“What else haven’t you let us know,” Judge Robert Sack asked Assistant Attorney General Stuart Delery at a hearing at which ACLU challenged NSA’s phone dragnet last September.
Sack had good reason to ask.
Back when ACLU represented Amnesty International in a challenge to Section 702 of the FISA Amendments Act (better known as PRISM), the government falsely claimed that defendants caught using the authority got notice of the fact, which (if true) would give them standing to challenge the law. Only after Edward Snowden’s leaks made more details about the program public in 2013 did DOJ partially reverse course and fulfill that legal requirement.
Sack sat on the Second Circuit panel that had reviewed that challenge, as had Gerard Lynch. Both men were part of the unanimous decision released last week finding NSA’s dragnet authorized under a different section of FISA to be unlawful.
That’s important background to the concurring opinion Sack wrote in ACLU’s successful challenge to the phone dragnet. Both these judges have been lied to by DOJ, and it took Edward Snowden’s leaks to make that clear.
As a number of commentators have noted, in his opinion Sack compared Snowden with Daniel Ellsberg. “Considering the issue of advocacy in the context of deliberations involving alleged state secrets, and, more broadly, the ‘leak’ by Edward Snowden that led to this litigation,” Sack wrote, “calls to mind the disclosures by Daniel Ellsberg that gave rise to the legendary ‘Pentagon Papers’ litigation.”
In a footnote to this discussion, Sack quoted from a dissent he wrote in an earlier leak case. “Some unauthorized disclosures … likely contribute to the general welfare,” Sack wrote in 2006. “Secretive bureaucratic agencies, like hermetically sealed houses, often benefit from a breath of fresh air.”

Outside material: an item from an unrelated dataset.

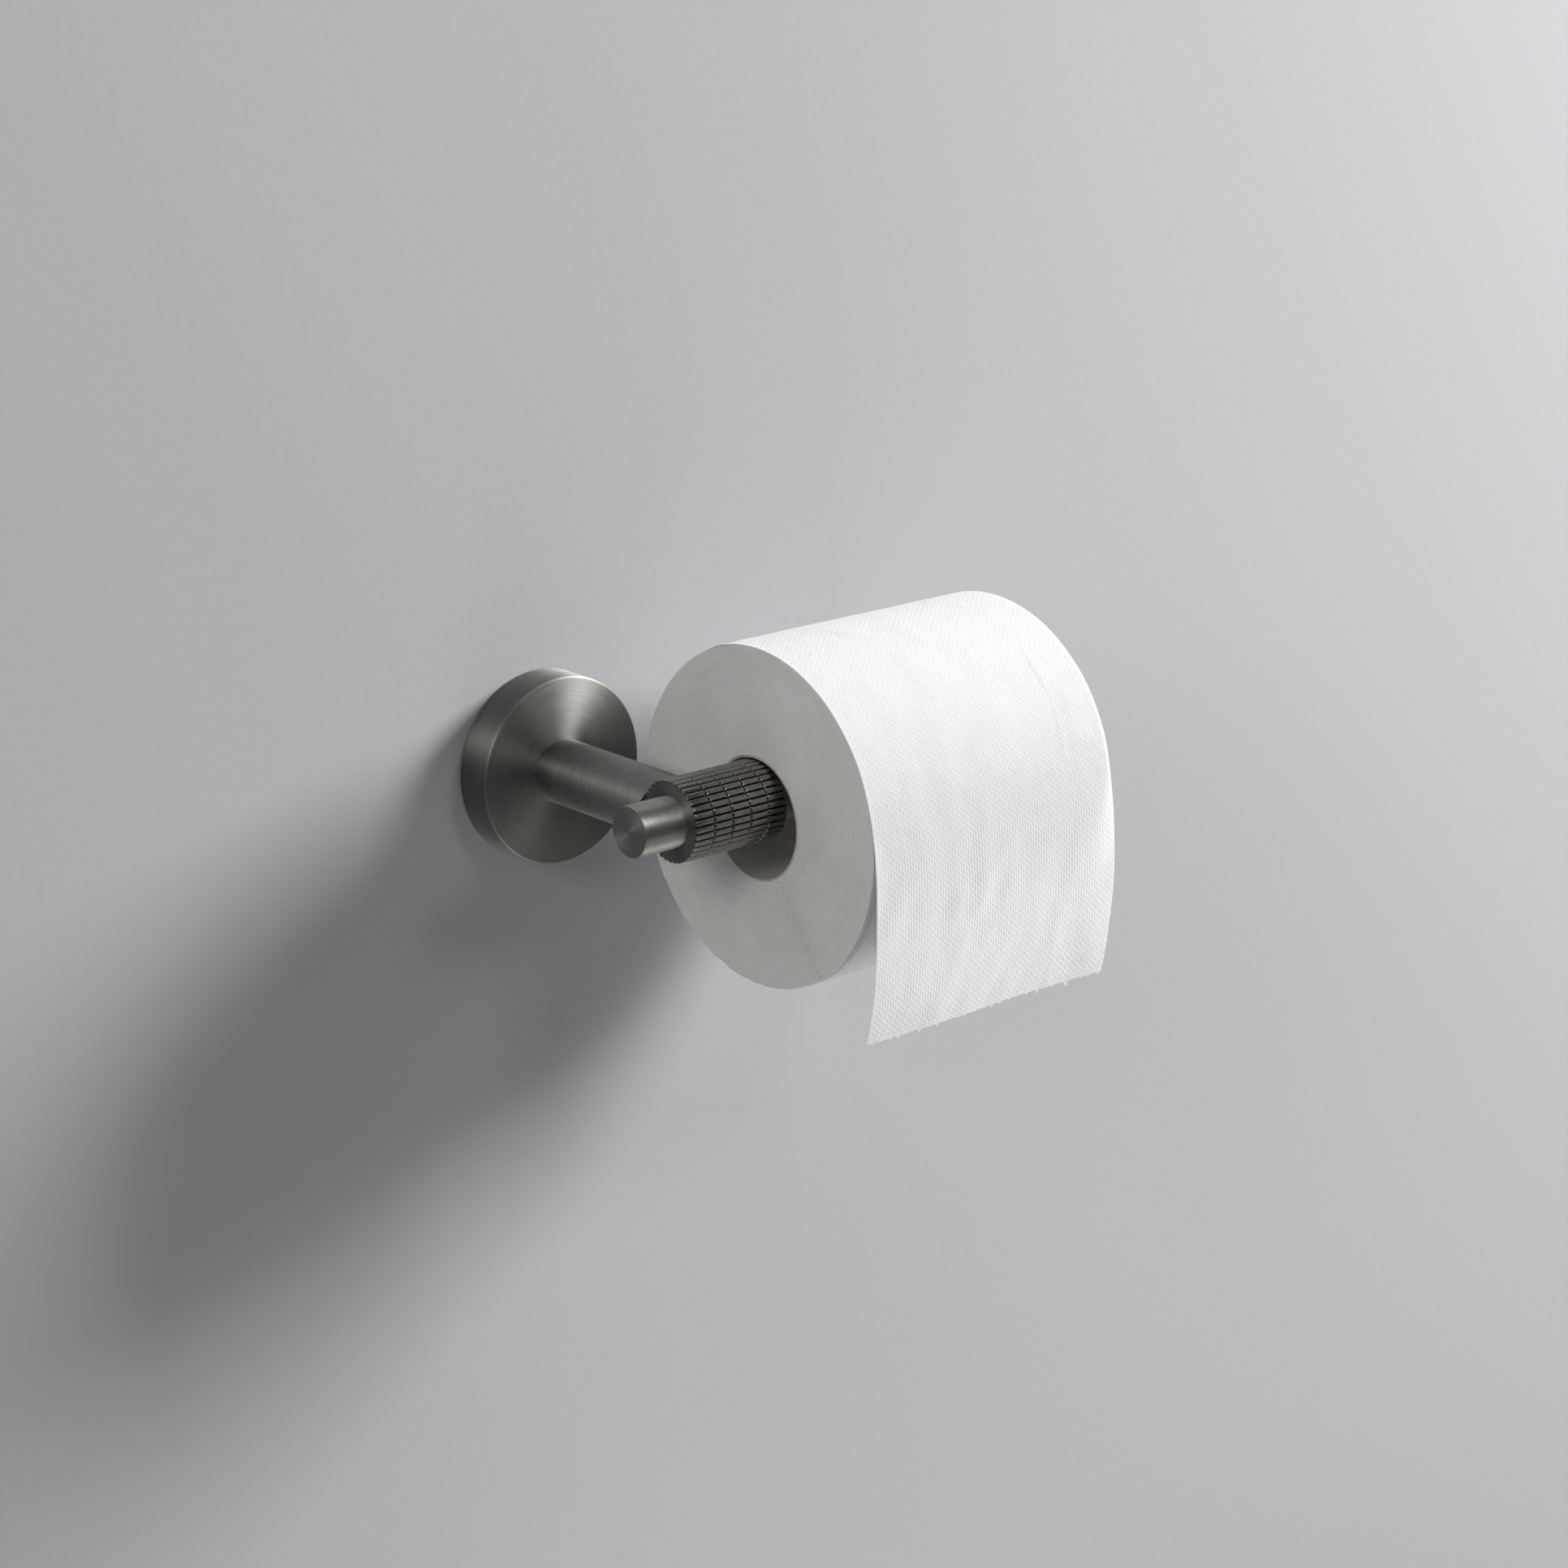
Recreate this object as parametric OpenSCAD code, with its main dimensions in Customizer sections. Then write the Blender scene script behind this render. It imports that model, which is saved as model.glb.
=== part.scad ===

But his argument, here, seemed focused as much on hermetically sealed courts — the secretive FISA Court that rubber stamped the phone dragnet back in 2006 — as any agency.
Sack used the comparison between Ellsberg and Snowden to note how adversarial process served to persuade a previously skeptical Judge Murray Gurfein that the government’s claims the disclosure of the Pentagon Paper would harm national security were overblown. “I am constrained to find as a fact that the in camera proceedings at which representatives of the Department of State, Department of Defense and the Joint Chiefs of Staff testified,” Gurfein explained, “did not convince this Court that the publication of these historical documents would seriously breach the national security.” Even government officials ultimately conceded Gurfein’s judgment to be correct.
It’s as if Sack were suggesting (though he didn’t say so directly) that if the FISC only had a real adversarial process, it might have prevented the government from convincing a judge that every American’s phone records were relevant to a standing FBI investigation.
Even in public hearings on surveillance programs, Sacks knows from personal experience, the government isn’t telling the complete truth. It takes a real adversarial process — and even breaths of fresh air in the form of unauthorized disclosures from people like Ellsberg and Snowden — to get to the reality behind the government’s claims.